INSTRUCTIONS TO FOLLOW:
Wherever the string "each" appears, copy the whole line.
- - -
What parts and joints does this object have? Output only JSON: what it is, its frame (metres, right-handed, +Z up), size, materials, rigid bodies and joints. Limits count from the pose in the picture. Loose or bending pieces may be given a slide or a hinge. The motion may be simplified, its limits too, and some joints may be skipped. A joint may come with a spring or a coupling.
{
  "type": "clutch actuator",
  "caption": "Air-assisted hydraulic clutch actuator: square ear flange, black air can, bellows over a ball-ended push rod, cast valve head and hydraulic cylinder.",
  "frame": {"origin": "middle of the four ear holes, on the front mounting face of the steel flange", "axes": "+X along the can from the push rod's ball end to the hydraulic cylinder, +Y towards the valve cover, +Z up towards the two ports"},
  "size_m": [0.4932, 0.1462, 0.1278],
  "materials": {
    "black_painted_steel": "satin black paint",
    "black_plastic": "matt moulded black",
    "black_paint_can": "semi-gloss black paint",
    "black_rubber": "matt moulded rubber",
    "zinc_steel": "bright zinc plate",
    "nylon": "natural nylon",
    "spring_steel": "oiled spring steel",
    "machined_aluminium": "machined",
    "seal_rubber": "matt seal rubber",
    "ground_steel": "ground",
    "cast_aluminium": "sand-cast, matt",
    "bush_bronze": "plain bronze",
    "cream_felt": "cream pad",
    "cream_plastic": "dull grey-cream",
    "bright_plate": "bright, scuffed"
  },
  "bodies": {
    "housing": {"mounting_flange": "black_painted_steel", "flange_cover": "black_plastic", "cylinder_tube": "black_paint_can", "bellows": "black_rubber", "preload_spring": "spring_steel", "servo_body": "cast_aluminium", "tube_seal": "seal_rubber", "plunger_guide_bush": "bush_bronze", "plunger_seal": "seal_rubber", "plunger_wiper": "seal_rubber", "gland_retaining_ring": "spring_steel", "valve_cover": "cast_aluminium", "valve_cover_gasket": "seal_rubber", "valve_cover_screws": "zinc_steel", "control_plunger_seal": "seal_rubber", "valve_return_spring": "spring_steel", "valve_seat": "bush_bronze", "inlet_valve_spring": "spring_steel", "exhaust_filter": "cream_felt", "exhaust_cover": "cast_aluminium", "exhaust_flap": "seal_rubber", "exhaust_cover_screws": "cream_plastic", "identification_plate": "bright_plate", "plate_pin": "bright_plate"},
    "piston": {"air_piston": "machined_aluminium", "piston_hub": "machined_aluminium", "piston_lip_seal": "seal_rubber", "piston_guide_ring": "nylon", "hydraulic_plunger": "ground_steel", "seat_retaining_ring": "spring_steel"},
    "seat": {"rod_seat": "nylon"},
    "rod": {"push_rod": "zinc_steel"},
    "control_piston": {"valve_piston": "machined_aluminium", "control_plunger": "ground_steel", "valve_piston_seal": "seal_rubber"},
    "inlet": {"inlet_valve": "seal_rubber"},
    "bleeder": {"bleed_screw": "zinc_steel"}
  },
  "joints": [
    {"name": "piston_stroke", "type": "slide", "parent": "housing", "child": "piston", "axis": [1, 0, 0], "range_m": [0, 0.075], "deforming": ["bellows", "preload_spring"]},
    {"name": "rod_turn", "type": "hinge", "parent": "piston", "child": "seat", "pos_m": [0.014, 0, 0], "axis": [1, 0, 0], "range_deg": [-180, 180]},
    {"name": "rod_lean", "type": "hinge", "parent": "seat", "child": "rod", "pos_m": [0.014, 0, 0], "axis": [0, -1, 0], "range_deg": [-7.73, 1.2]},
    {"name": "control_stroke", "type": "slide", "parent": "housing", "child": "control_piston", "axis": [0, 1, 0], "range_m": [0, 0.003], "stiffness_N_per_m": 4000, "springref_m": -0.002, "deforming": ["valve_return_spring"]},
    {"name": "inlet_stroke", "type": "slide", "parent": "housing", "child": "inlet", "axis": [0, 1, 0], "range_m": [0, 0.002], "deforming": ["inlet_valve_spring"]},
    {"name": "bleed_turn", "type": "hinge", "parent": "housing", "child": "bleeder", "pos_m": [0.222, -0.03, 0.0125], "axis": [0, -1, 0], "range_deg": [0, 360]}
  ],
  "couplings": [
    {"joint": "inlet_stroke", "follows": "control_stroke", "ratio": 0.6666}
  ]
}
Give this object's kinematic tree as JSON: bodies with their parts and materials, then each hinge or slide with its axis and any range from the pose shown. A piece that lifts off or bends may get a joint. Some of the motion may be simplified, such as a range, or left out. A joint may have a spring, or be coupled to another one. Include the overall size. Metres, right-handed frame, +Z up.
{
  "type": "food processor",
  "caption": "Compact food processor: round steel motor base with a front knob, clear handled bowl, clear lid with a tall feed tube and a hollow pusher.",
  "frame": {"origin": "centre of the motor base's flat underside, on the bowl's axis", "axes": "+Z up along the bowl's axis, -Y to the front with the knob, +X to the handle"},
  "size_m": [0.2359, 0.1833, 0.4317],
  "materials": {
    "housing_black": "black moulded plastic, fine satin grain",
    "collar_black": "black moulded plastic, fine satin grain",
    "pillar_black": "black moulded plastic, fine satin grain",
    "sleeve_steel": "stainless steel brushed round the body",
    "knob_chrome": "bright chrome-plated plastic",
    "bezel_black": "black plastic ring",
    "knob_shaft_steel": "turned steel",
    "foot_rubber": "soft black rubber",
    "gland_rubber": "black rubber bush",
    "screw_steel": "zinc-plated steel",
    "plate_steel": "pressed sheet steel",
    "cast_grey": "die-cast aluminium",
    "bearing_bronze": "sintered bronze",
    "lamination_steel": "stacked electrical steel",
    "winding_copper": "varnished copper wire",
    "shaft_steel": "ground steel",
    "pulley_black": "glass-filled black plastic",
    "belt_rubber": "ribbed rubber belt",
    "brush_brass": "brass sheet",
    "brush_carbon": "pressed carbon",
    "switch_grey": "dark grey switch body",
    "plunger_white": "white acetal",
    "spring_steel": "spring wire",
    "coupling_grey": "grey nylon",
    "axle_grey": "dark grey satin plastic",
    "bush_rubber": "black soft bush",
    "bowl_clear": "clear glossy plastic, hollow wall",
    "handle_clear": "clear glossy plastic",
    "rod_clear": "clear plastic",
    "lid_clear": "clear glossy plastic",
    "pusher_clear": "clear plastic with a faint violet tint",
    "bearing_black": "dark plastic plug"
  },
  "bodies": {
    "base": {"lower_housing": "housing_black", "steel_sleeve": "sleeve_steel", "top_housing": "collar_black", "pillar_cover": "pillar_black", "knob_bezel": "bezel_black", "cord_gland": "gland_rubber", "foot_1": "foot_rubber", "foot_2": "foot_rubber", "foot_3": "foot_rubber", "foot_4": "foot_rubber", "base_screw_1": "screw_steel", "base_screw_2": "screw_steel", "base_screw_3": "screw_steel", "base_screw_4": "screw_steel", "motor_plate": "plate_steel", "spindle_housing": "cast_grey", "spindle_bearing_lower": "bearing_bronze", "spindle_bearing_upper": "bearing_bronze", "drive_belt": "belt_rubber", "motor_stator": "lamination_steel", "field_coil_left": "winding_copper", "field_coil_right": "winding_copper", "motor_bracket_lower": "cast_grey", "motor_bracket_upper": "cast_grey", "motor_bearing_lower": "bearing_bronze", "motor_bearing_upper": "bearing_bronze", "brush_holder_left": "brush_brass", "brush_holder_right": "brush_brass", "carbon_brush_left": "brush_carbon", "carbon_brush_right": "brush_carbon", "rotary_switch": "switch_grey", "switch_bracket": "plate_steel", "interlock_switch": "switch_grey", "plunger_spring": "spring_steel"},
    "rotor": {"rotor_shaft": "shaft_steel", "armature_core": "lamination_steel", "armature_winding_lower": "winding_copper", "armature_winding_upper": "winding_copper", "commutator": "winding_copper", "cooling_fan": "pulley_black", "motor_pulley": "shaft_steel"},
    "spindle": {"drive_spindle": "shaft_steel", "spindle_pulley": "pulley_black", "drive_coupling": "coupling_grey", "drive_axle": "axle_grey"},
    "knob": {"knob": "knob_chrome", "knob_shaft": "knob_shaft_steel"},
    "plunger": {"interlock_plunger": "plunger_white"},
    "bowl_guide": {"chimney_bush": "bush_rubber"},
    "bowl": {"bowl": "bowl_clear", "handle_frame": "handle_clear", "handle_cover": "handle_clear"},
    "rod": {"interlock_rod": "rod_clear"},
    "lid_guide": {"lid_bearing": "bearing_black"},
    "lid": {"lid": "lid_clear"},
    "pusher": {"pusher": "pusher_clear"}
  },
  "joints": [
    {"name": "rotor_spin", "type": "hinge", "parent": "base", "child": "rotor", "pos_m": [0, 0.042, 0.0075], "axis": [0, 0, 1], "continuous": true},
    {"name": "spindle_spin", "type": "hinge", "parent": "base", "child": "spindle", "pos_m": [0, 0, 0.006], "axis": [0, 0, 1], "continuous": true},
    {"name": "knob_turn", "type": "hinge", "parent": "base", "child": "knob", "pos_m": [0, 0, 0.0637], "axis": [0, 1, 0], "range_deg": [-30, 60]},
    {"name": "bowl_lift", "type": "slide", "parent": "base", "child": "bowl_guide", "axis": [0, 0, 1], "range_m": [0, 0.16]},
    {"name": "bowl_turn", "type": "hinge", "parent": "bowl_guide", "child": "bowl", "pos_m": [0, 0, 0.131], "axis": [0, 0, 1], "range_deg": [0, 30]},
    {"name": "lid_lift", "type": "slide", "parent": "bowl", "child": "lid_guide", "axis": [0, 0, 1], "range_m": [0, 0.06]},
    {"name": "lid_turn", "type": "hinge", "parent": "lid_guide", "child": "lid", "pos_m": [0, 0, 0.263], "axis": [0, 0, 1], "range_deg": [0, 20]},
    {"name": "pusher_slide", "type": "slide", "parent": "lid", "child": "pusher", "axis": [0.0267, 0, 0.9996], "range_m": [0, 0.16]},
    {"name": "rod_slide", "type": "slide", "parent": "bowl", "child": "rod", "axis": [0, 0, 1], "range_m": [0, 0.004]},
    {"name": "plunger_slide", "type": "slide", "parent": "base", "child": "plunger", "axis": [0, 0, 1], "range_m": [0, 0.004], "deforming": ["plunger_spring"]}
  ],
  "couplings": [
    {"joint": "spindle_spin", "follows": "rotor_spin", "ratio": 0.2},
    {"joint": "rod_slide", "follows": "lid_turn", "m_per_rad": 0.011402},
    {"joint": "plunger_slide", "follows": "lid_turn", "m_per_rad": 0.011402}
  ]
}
- - -
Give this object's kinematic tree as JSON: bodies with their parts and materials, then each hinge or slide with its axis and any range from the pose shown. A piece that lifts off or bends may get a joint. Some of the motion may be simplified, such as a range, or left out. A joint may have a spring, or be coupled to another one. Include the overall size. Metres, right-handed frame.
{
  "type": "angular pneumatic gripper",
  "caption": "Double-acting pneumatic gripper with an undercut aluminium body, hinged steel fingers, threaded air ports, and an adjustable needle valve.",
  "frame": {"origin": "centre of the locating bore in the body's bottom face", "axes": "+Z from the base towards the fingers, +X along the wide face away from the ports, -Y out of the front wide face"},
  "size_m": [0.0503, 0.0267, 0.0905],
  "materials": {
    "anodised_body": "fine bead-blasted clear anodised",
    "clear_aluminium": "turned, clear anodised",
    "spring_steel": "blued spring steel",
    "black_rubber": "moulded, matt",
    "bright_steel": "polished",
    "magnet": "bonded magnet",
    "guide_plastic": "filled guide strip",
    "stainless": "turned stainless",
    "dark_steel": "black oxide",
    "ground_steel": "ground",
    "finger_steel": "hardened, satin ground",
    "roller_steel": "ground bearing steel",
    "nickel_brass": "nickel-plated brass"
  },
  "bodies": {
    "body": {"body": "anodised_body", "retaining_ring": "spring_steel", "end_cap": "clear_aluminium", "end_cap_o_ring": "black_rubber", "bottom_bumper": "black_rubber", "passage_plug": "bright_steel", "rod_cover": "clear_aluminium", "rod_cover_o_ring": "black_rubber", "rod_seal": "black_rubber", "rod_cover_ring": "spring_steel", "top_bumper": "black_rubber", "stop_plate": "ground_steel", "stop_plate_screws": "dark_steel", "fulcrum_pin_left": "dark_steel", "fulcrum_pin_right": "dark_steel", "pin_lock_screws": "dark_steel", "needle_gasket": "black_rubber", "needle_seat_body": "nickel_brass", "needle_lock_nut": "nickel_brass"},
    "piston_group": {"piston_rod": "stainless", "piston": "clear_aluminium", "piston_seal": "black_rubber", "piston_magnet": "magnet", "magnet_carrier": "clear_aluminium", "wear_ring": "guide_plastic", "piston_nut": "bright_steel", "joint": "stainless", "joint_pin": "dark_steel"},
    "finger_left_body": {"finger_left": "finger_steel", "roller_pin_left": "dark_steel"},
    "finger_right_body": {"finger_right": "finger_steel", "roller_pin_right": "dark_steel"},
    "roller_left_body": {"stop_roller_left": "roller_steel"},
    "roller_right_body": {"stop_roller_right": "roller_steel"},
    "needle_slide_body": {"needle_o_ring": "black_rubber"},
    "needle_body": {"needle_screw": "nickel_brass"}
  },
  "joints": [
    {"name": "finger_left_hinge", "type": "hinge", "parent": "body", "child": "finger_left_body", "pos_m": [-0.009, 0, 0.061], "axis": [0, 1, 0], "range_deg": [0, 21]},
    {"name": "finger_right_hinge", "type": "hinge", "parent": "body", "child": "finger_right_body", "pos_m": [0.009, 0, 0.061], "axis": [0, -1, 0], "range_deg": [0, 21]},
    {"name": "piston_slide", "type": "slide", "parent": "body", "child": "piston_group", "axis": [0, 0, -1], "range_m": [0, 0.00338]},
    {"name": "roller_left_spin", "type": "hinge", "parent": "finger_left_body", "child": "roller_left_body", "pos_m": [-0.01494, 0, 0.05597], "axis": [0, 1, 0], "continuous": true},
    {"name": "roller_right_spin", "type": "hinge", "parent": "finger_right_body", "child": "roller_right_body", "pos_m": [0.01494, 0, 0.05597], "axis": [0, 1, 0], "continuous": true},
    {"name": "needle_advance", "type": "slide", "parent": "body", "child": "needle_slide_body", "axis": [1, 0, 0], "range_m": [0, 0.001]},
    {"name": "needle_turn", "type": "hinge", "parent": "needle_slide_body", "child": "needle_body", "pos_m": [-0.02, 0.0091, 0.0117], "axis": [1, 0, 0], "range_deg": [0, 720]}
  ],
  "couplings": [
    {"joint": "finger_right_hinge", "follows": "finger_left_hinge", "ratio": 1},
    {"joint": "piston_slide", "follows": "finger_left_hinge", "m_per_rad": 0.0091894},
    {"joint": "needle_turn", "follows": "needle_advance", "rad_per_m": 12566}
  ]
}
- - -
TASK RESPONSE:
Give this object's kinematic tree as JSON: bodies with their parts and materials, then each hinge or slide with its axis and any range from the pose shown. A piece that lifts off or bends may get a joint. Some of the motion may be simplified, such as a range, or left out. A joint may have a spring, or be coupled to another one. Include the overall size. Metres, right-handed frame, +Z up.
Give this object's kinematic tree as JSON: bodies with their parts and materials, then each hinge or slide with its axis and any range from the pose shown. A piece that lifts off or bends may get a joint. Some of the motion may be simplified, such as a range, or left out. A joint may have a spring, or be coupled to another one. Include the overall size. Metres, right-handed frame.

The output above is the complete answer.